Until my three sons started their formal education, I was oblivious to this annual shopping frenzy. As toddlers, Shawn, Jake and Seth watched Sesame Street and learned to recognize the Letter and Number of the Day. Time passed and before long, they were ready to tackle a more demanding curriculum. At four-year intervals, shortly after turning three, each of them ventured into preschool. For a few hours, three days a week, they learned — courtesy of Miss Diane, Miss Sheila and Miss Cathy — how to share, play well with others and line up for recess.

The preschool supply list was pretty short: the newest cartoon character lunch box, lace-up sneakers and a fresh box of crayons. As the number of classroom hours increased, though, so did the educational necessities. Alongside spelling, social studies and math, came items like stretchy book covers, protractors, multi-themed binders and insulated lunch bags. Predictably, elementary school turned into middle school. The coursework became more complex and sophisticated. So did my boys. In addition to all the regular stuff, they now required essentials like hiker-style backpacks, graphing calculators, mechanical pencils and laptops.

I discovered that hidden in between the shopping negotiations — how many pocket folders to buy and how much to spend for a pair of jeans — lies a parent’s real reward for stocking desks, lunchboxes and closets.

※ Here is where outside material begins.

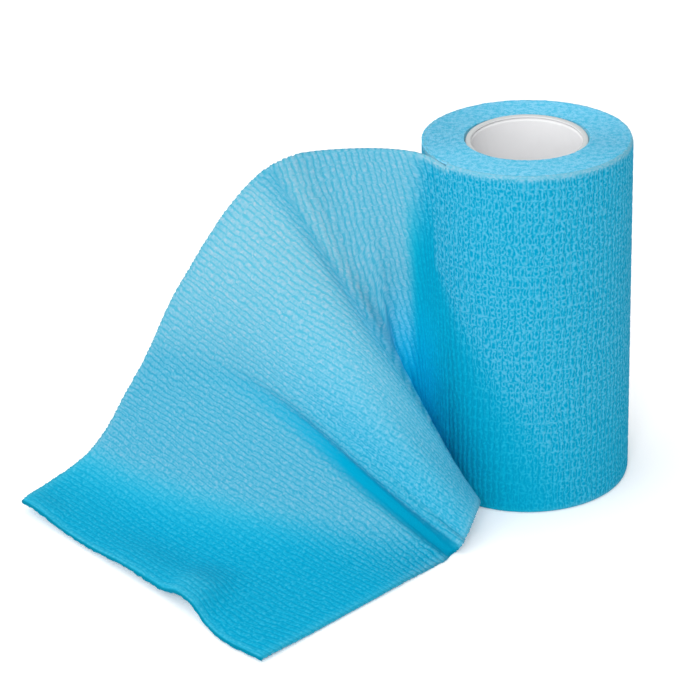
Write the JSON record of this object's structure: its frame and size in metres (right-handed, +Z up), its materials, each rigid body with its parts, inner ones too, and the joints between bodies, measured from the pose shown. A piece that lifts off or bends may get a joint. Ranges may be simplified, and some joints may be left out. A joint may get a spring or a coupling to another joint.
{
  "type": "cohesive bandage roll",
  "caption": "Roll of crepe cohesive bandage standing on end on its core, with the loose end drawn off, twisted over and laid on the table.",
  "frame": {"origin": "on the table, under the middle of the box round the roll and its loose end", "axes": "+Z up along the roll's axis; the loose end runs from the roll towards -X and comes forward towards -Y"},
  "size_m": [0.1688, 0.133, 0.1],
  "materials": {
    "crepe_cloth": "matte crepe, light blue",
    "core_white": "smooth, plain white"
  },
  "bodies": {
    "root": {"wound_roll": "crepe_cloth", "loose_end": "crepe_cloth", "core": "core_white"}
  },
  "joints": []
}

We secure a front row seat to watching the future open up for our children. Pencil by pencil, we witness their growing excitement for learning and we encourage their dreams. Whether it’s reciting the alphabet, earning an “A+” on their science project, or making the team, we get to share their pride of personal achievements.

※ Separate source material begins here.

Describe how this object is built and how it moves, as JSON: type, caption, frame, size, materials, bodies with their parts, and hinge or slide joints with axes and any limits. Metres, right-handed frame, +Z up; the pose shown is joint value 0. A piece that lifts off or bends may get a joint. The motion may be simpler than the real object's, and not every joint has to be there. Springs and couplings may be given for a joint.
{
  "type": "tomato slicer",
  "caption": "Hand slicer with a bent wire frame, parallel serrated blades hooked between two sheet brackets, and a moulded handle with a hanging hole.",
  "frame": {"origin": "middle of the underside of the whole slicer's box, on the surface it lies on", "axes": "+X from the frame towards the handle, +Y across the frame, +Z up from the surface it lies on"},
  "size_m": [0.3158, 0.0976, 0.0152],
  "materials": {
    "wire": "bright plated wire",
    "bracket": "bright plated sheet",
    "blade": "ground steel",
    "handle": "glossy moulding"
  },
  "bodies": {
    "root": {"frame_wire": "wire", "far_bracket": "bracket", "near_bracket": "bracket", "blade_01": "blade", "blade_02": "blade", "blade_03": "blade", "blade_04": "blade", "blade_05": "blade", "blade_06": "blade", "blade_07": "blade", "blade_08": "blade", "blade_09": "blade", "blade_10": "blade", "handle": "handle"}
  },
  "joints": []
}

The semesters have clicked by.

Seth, my youngest, has already traded in his textbooks, backpack and supply list for a college diploma, a resume and a career. Reluctantly, I’ve relinquished the task of comparing prices for index cards, pencil pouches and combination locks. My days as official school-supply buyer have come to a close, still I keep a place in my heart for a certain holiday commercial. I hope to watch it for years to come. And while I’m humming along, maybe I’ll give into the urge and buy some yellow highlighters in celebration of this most wonderful time of the year.